Yolo3_tranfer_learning.py uses the function "make_yolov3_model" from "yolo3_one_file_to_detect_them_all" to first create the model. Next, to instantiate the weights, we have to first download the "YOLOv3 Pre-trained Model Weights (yolov3.weights) (237 MB)" from the website into the working directory. The class "WeightReader" from "yolo3_one_file_to_detect_them_all.py" file is instantiated with the path to the downloaded weights file. This will parse the file and load the model weights into memory in a format that we can set into our Keras model. Keras helper function _conv_block inside the "make_yolov3_model" builds the convolutional layers, filters, activation functions, padding, strikes and ther parameters and hypermarameters in better optimizing the model. The model is then saved into model.h5 for further prediction and image classificaiton in the next step.

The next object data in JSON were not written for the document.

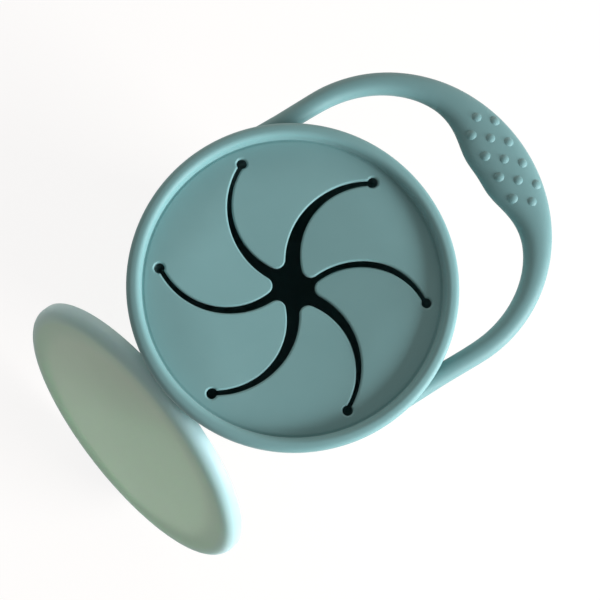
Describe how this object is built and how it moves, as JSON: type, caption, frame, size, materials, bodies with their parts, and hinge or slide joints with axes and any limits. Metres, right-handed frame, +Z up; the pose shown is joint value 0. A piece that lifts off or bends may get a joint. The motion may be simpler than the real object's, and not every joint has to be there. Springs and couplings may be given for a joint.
{
  "type": "toddler snack container",
  "caption": "Soft round snack cup with a loop handle, a flap lid cut into curved petals round a star opening, and a separate milky cover leaning against its side.",
  "frame": {"origin": "centre of the cup's flat foot, on the table", "axes": "+Z up along the cup's axis, +X towards the middle of the handle's grip"},
  "size_m": [0.1599, 0.101, 0.095],
  "materials": {
    "silicone": "matt",
    "milky": "satin"
  },
  "bodies": {
    "cup": {"cup": "silicone"},
    "handle": {"handle": "silicone"},
    "lid": {"lid_ring": "silicone"},
    "cover": {"cover": "milky"},
    "flap_1": {"flap_1": "silicone"},
    "flap_2": {"flap_2": "silicone"},
    "flap_3": {"flap_3": "silicone"},
    "flap_4": {"flap_4": "silicone"},
    "flap_5": {"flap_5": "silicone"},
    "flap_6": {"flap_6": "silicone"}
  },
  "joints": [
    {"name": "handle_flex", "type": "hinge", "parent": "cup", "child": "handle", "pos_m": [0.0225, 0, 0.0854], "axis": [0, -1, 0], "range_deg": [-30, 35], "stiffness_Nm_per_rad": 0.3, "springref_deg": 0.52},
    {"name": "lid_lift", "type": "slide", "parent": "cup", "child": "lid", "axis": [0, 0, 1], "range_m": [0, 0.045]},
    {"name": "cover_away", "type": "slide", "parent": "cup", "child": "cover", "axis": [-0.9903, -0.1392, 0], "range_m": [0, 0.08]},
    {"name": "flap_1_bend", "type": "hinge", "parent": "lid", "child": "flap_1", "pos_m": [0.0203, 0.02524, 0.0904], "axis": [0.7793, -0.6266, 0], "range_deg": [-56, 54], "stiffness_Nm_per_rad": 0.006, "springref_deg": -0.86},
    {"name": "flap_2_bend", "type": "hinge", "parent": "lid", "child": "flap_2", "pos_m": [-0.01171, 0.0302, 0.0904], "axis": [0.9323, 0.3616, 0], "range_deg": [-56, 54], "stiffness_Nm_per_rad": 0.006, "springref_deg": -0.86},
    {"name": "flap_3_bend", "type": "hinge", "parent": "lid", "child": "flap_3", "pos_m": [-0.03201, 0.00496, 0.0904], "axis": [0.153, 0.9882, 0], "range_deg": [-56, 54], "stiffness_Nm_per_rad": 0.006, "springref_deg": -0.86},
    {"name": "flap_4_bend", "type": "hinge", "parent": "lid", "child": "flap_4", "pos_m": [-0.0203, -0.02524, 0.0904], "axis": [-0.7793, 0.6266, 0], "range_deg": [-56, 54], "stiffness_Nm_per_rad": 0.006, "springref_deg": -0.86},
    {"name": "flap_5_bend", "type": "hinge", "parent": "lid", "child": "flap_5", "pos_m": [0.01171, -0.0302, 0.0904], "axis": [-0.9323, -0.3616, 0], "range_deg": [-56, 54], "stiffness_Nm_per_rad": 0.006, "springref_deg": -0.86},
    {"name": "flap_6_bend", "type": "hinge", "parent": "lid", "child": "flap_6", "pos_m": [0.03201, -0.00496, 0.0904], "axis": [-0.153, -0.9882, 0], "range_deg": [-56, 54], "stiffness_Nm_per_rad": 0.006, "springref_deg": -0.86}
  ]
}
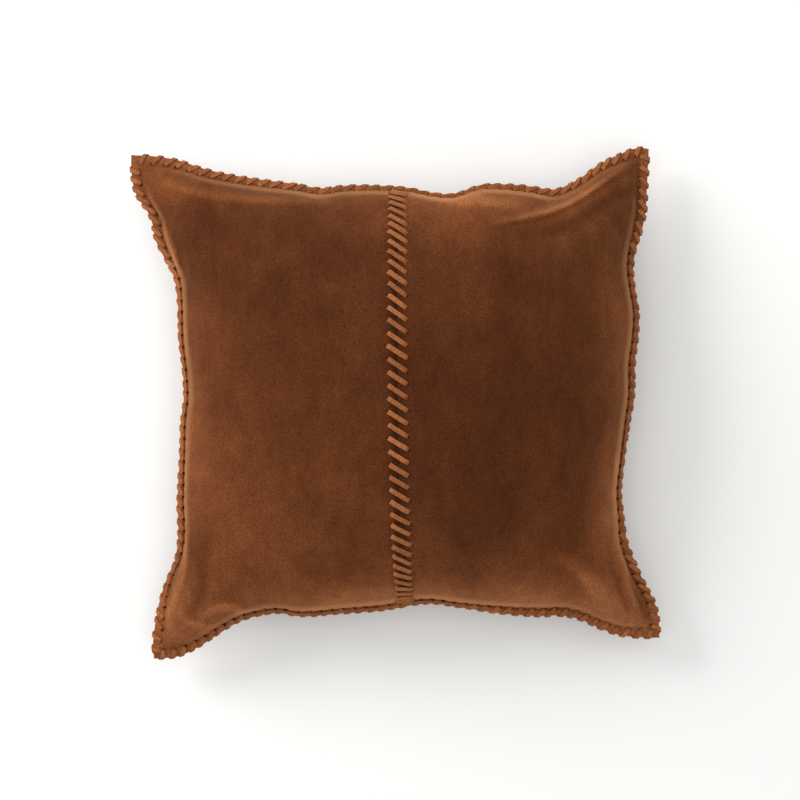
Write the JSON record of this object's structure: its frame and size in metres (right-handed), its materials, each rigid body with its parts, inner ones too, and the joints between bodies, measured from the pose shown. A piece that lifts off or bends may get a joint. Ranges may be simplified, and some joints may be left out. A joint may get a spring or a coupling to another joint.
{
  "type": "throw pillow",
  "caption": "Square suede throw pillow with thong-laced edges and centre seam, a feather insert, and a coil zip with sliding slider and swinging pull in its back.",
  "frame": {"origin": "on the surface the pillow lies on, under the middle of the cover's bounding box", "axes": "pillow lying on its back: +Z the way its face looks, +Y towards its top edge, +X towards the face's right side"},
  "size_m": [0.5082, 0.4871, 0.1486],
  "materials": {
    "suede": "matte",
    "thong": "matte",
    "ticking": "matte",
    "filling": "matte",
    "zip_tape": "matte",
    "zip_coil": "satin",
    "zip_metal": "satin",
    "thread": "matte"
  },
  "bodies": {
    "cushion": {"front_panel_left": "suede", "front_panel_right": "suede", "back_panel_upper": "suede", "back_panel_lower": "suede", "centre_lace": "thong", "edge_lace_top": "thong", "edge_lace_right": "thong", "edge_lace_bottom": "thong", "edge_lace_left": "thong", "insert_ticking_front": "ticking", "insert_ticking_back": "ticking", "insert_fill": "filling", "zip_tape_upper": "zip_tape", "zip_tape_lower": "zip_tape", "zip_coil_upper": "zip_coil", "zip_coil_lower": "zip_coil", "zip_top_stop_upper": "zip_metal", "zip_top_stop_lower": "zip_metal", "zip_bottom_stop": "zip_metal", "zip_sewing_upper": "thread", "zip_sewing_lower": "thread"},
    "zip_slider": {"zip_slider": "zip_metal"},
    "zip_pull": {"zip_pull": "zip_metal"}
  },
  "joints": [
    {"name": "slider_travel", "type": "slide", "parent": "cushion", "child": "zip_slider", "axis": [-1, 0, 0], "range_m": [0, 0.318]},
    {"name": "pull_swing", "type": "hinge", "parent": "zip_slider", "child": "zip_pull", "pos_m": [0.15945, -0.15926, 0.01994], "axis": [0, 0.7986, -0.6018], "range_deg": [-80, 80]}
  ]
}
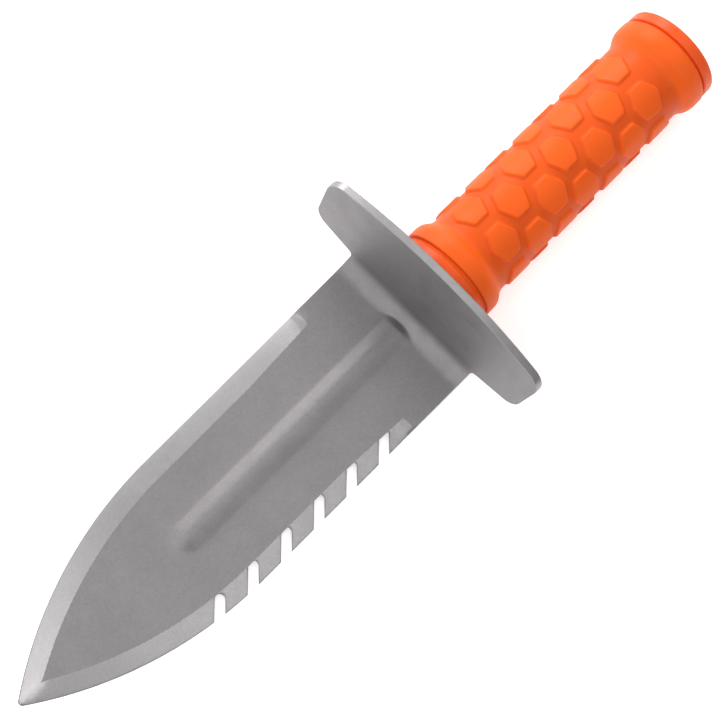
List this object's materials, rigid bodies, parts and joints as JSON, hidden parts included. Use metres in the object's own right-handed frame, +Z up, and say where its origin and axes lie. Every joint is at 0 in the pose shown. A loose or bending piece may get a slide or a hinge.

We can predict an image using a new photo for object detection from a set of provided images that the model knows about from the "MSCOCO dataset", zebra.jpg and dog.jpg are good examples.
Yolo3_predict.py uses the functions "load_img" and "img_to_array" from keras.preprocessing.image to load model.h5 and predict yhat. yhat is NumPy arrays that defines the probability of object's bounding boxes and class labels but are encoded. We can output both the yhat and the shape of the arrays. They must be interpreted in the next file.
Uses decode_netout function from experiencor to decode the predicted yhat arrays output. A threshold of 0.6 is used to select the highest probability between the element in each box. The function do_nms() is used for non-max-supperssion with 0.5 as threshold.
correct_yolo_boxes() function performs the translation of bounding box coordinates, taking the list of bounding boxes, the original shape of our loaded photograph, and the shape of the input to the network as arguments. The coordinates of the bounding boxes are updated directly.